- SHORT TASK -
Quote the whole listing verbatim.

- GIVEN MATERIAL -

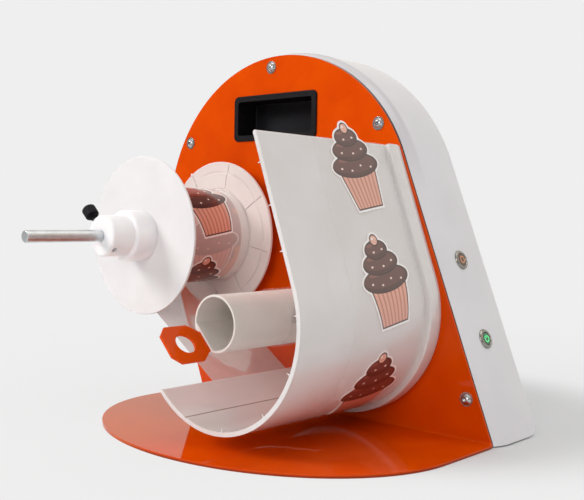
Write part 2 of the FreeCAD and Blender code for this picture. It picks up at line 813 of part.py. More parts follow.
def rod_collar():
    front = -sheet - block_length - 2 * (washer_rise + washer_wall) - 2 * seat_gap
    shape = tube(spindle_x, spindle_z, collar_radius, rod_radius, front, front - collar_width)
    place = ahead(spindle_x, front - collar_width / 2, spindle_z)
    return shape.cut(Part.makeCylinder(collar_screw_radius, collar_radius + 1, place, Vector(0, 0, 1)))


def drag_springs():
    """Two coned washers, narrow ends together, which brake the spindle a little."""
    front = -sheet - block_length - seat_gap
    middle = front - washer_rise - washer_wall - run_gap
    cones = []
    for way in (1, -1):
        wide = middle + way * (washer_rise + washer_wall)
        narrow = middle + way * (washer_wall + run_gap)
        profile = [(rod_radius, narrow), (rod_radius, narrow - way * washer_wall),
                   (collar_radius - 1, wide - way * washer_wall), (collar_radius - 1, wide)]
        cones.append(turned(profile, spindle_x, spindle_z))
    return Part.makeCompound(cones)


# Take-up tube, its key and the drive
def d_bar(radius, distance, front, back):
    """Round bar with a flat at a distance from its centre."""
    bar = rod(tube_x, tube_z, radius, front, back)
    block = Part.makeBox(2 * radius, front - back, 4 * radius)
    block.translate(Vector(distance, 0, -2 * radius))
    block.rotate(Vector(0, 0, 0), Vector(0, 1, 0), -flat_angle)
    block.translate(ahead(tube_x, front, tube_z))
    return bar.cut(block)


def takeup_tube():
    shape = d_bar(tube_radius, flat_distance, tube_reach, tube_back)
    bore = d_bar(tube_radius - tube_wall, flat_distance - tube_wall, tube_reach + 1, tube_back - 1)
    shape = shape.cut(bore)
    lips = d_bar(tube_radius, flat_distance + key_wall, tube_reach, tube_back)
    lips = lips.cut(d_bar(tube_radius + 1, flat_distance, tube_reach + 1, tube_back - 1))
    slot = key_plate(key_blade_half + seat_gap, flat_distance - 1, key_wall + 4, tube_reach + 1,
                     tube_back - 1)
    return shape.fuse(lips.cut(slot)).removeSplitter()


def key_plate(half, distance, thickness, front, back):
    plate = Part.makeBox(thickness, front - back, 2 * half)
    plate.translate(Vector(distance, 0, -half + key_shift))
    plate.rotate(Vector(0, 0, 0), Vector(0, 1, 0), -flat_angle)
    plate.translate(ahead(tube_x, front, tube_z))
    return plate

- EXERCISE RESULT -
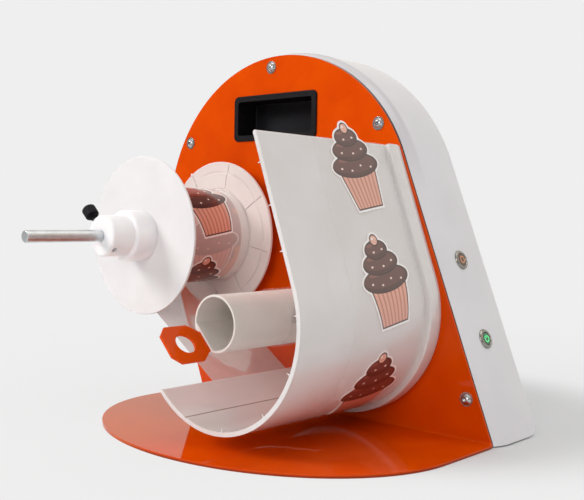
Write part 2 of the FreeCAD and Blender code for this picture. It picks up at line 813 of part.py. More parts follow.
def rod_collar():
    front = -sheet - block_length - 2 * (washer_rise + washer_wall) - 2 * seat_gap
    shape = tube(spindle_x, spindle_z, collar_radius, rod_radius, front, front - collar_width)
    place = ahead(spindle_x, front - collar_width / 2, spindle_z)
    return shape.cut(Part.makeCylinder(collar_screw_radius, collar_radius + 1, place, Vector(0, 0, 1)))


def drag_springs():
    """Two coned washers, narrow ends together, which brake the spindle a little."""
    front = -sheet - block_length - seat_gap
    middle = front - washer_rise - washer_wall - run_gap
    cones = []
    for way in (1, -1):
        wide = middle + way * (washer_rise + washer_wall)
        narrow = middle + way * (washer_wall + run_gap)
        profile = [(rod_radius, narrow), (rod_radius, narrow - way * washer_wall),
                   (collar_radius - 1, wide - way * washer_wall), (collar_radius - 1, wide)]
        cones.append(turned(profile, spindle_x, spindle_z))
    return Part.makeCompound(cones)


# Take-up tube, its key and the drive
def d_bar(radius, distance, front, back):
    """Round bar with a flat at a distance from its centre."""
    bar = rod(tube_x, tube_z, radius, front, back)
    block = Part.makeBox(2 * radius, front - back, 4 * radius)
    block.translate(Vector(distance, 0, -2 * radius))
    block.rotate(Vector(0, 0, 0), Vector(0, 1, 0), -flat_angle)
    block.translate(ahead(tube_x, front, tube_z))
    return bar.cut(block)


def takeup_tube():
    shape = d_bar(tube_radius, flat_distance, tube_reach, tube_back)
    bore = d_bar(tube_radius - tube_wall, flat_distance - tube_wall, tube_reach + 1, tube_back - 1)
    shape = shape.cut(bore)
    lips = d_bar(tube_radius, flat_distance + key_wall, tube_reach, tube_back)
    lips = lips.cut(d_bar(tube_radius + 1, flat_distance, tube_reach + 1, tube_back - 1))
    slot = key_plate(key_blade_half + seat_gap, flat_distance - 1, key_wall + 4, tube_reach + 1,
                     tube_back - 1)
    return shape.fuse(lips.cut(slot)).removeSplitter()


def key_plate(half, distance, thickness, front, back):
    plate = Part.makeBox(thickness, front - back, 2 * half)
    plate.translate(Vector(distance, 0, -half + key_shift))
    plate.rotate(Vector(0, 0, 0), Vector(0, 1, 0), -flat_angle)
    plate.translate(ahead(tube_x, front, tube_z))
    return plate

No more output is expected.